Throughout its history, traffic, parking and noise from all those fans have been problems for anyone who lives or works near the track, or accidentally drives nearby on race days.

But new entrance and exits to the highways, including along Lakeville Highway, has helped spread the traffic flow.

Page has worked to keep the raceway within rules set by the county on noise, traffic and other impacts, though not always successful, neighbors say. Some critics, however, acknowledge positive changes over the years.

“Steve Page has been a very good steward at the helm,” said Cathy Wade Shepard, who 20 years ago headed a committee that challenged the raceway’s expansion plans. “The fact that they made adjustments, changed parking and where they go in from Lakeville, that was helpful.”

She also said she appreciates the Speedway Children’s Charities, which has distributed more than $6.4 million to Sonoma County youth groups since 2001.

“They’ve been really good community members,” Shepard said. “There is always another side to the story. But on balance, they did listen, they did change their plans and I think they’ve gone on to do well.

“Don’t tell me what you’re going to do, show me. They’ve shown me.”

In addition to adapting some of critics’ suggestions on traffic and seating, Page is firm on one other big concern: that the raceway will not allow large, multiday music festivals like BottleRock, Outside Lands or Coachella.

The raceway, back in 1969, was on the verge of hosting the ill-fated Altamont Free Concert, which ended in chaos, violence and the stabbing death of a fan. But at the last minute, the concert was moved to the Altamont Speedway in Tracy.

In 2015, Page sought to amend the raceway’s use permit to host a weekend-long, national-level festival with several stages.
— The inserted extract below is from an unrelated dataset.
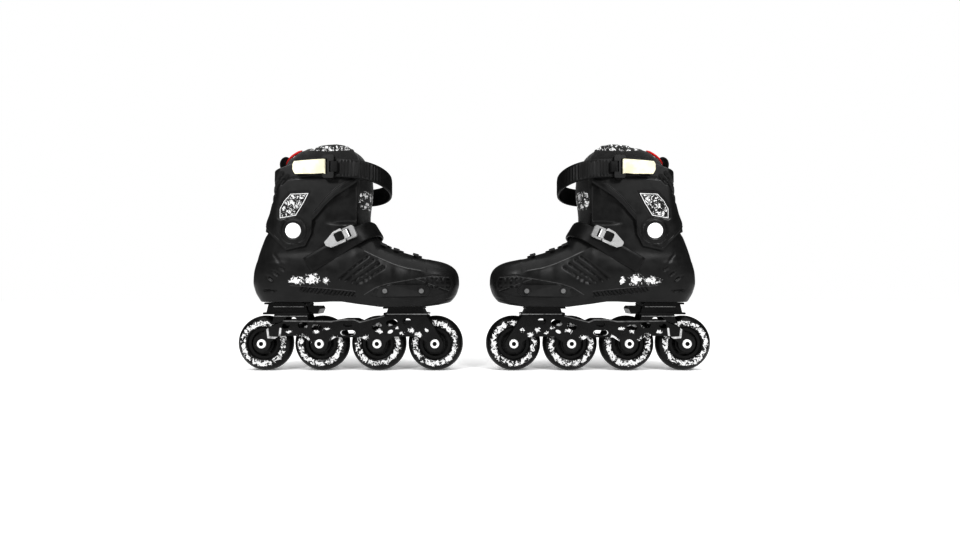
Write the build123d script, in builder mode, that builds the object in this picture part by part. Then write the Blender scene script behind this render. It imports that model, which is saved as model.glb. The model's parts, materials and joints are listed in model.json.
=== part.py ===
from build123d import *
from math import cos, radians, sin
import os

# A pair of inline skates. Every piece is drawn once, in the frame of one skate:
# +X points to the toe, -Y to the outer side with the buckles, +Z up, and the origin
# lies on the floor below the middle of the wheelbase. The finished piece is then placed
# as the right skate and mirrored about X = 0 as the left skate. All sizes are in mm.

# ---------------------------------------------------------------- driving sizes
# Pair
TOE_GAP_X = 177.0          # from the plane between the skates to the middle of a wheelbase
PAIR_SHIFT_Y = 1.487       # brings the pair's outline to the middle of the row frame

# Wheels
WHEEL_DIAMETER = 78.0
WHEEL_PITCH = 81.0
WHEEL_WIDTH = 24.0
HUB_RADIUS = 22.0
HUB_WEB = 3.0              # thickness left behind the recesses in a hub
AXLE_Z = WHEEL_DIAMETER / 2
AXLE_X = [(1.5 - index) * WHEEL_PITCH for index in range(4)]

# 608 bearings on 8 mm axles
AXLE_RADIUS = 4.0
BEARING_RADIUS = 11.0
BEARING_WIDTH = 7.0
INNER_RACE_RADIUS = 6.05
BEARING_INNER_Y = 4.9      # inner side of a bearing, from the wheel's middle plane
RUNNING_GAP = 0.08
FACE_GAP = 0.05            # between neighbouring pieces on one axle

# Frame
RAIL_INNER_Y = 14.0
RAIL_OUTER_Y = 17.0
RAIL_TOP_Z = 72.5
HEEL_SEAT_Z = 97.0         # where the boot's heel sits on its riser
BALL_SEAT_Z = 91.0         # where the ball of the foot sits on its riser
HEEL_BOLT_X = -86.0
BALL_BOLT_X = 79.0

# Boot
SHELL_WALL = 3.5
FLOOR_Z = 103.0
WING_Y = 38.4              # flat outer face of the shell inside the cuff
PIVOT_X = -68.6
PIVOT_Z = 195.0
PIVOT_PIN_RADIUS = 6.0
CUFF_INNER_Y = 39.0
CUFF_OUTER_Y = 42.0
LINER_GAP = 0.8
LINER_WALL = 7.5
THROAT_HALF = 13.0
THROAT_X = 92.0            # the throat's round end starts here
TONGUE_HALF = 21.0

# Upper buckle and its ladder strap
STRAP_Z = 266.3            # middle of the strap at x = 0, y = 0
STRAP_WIDTH = 25.0
STRAP_THICKNESS = 2.6
STRAP_RUN_Y = 46.0
BUCKLE_Z = 280.0
LEVER_PIN_X = -24.5
LEVER_PIN_Y = -50.6
PIN_RADIUS = 1.3
PIN_BORE = 1.36

# Instep buckle, drawn in a frame of its own that leans up towards the toe
INSTEP_X = -3.5
INSTEP_Z = 186.0
INSTEP_LEAN = 24.0
INSTEP_BASE_Y = 41.85      # inner face of the buckle's base
INSTEP_LEVER_Y = 47.0      # inner face of its lever
INSTEP_PIN_U = 11.0        # hinge pin of the lever, along the strap
INSTEP_PIN_OUT = INSTEP_LEVER_Y + 1.6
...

But within a few months, after hearing vocal opposition at several public meetings, and facing costly litigation and a lengthy county permit processing, Page withdrew the change-of-use-permit request.

“They were very aggressive in opposing us,” he said. “We have high demand as a racetrack, but we were interested in a new adventure. We decided to go back to what we do best. The racetrack is viewed as a positive.”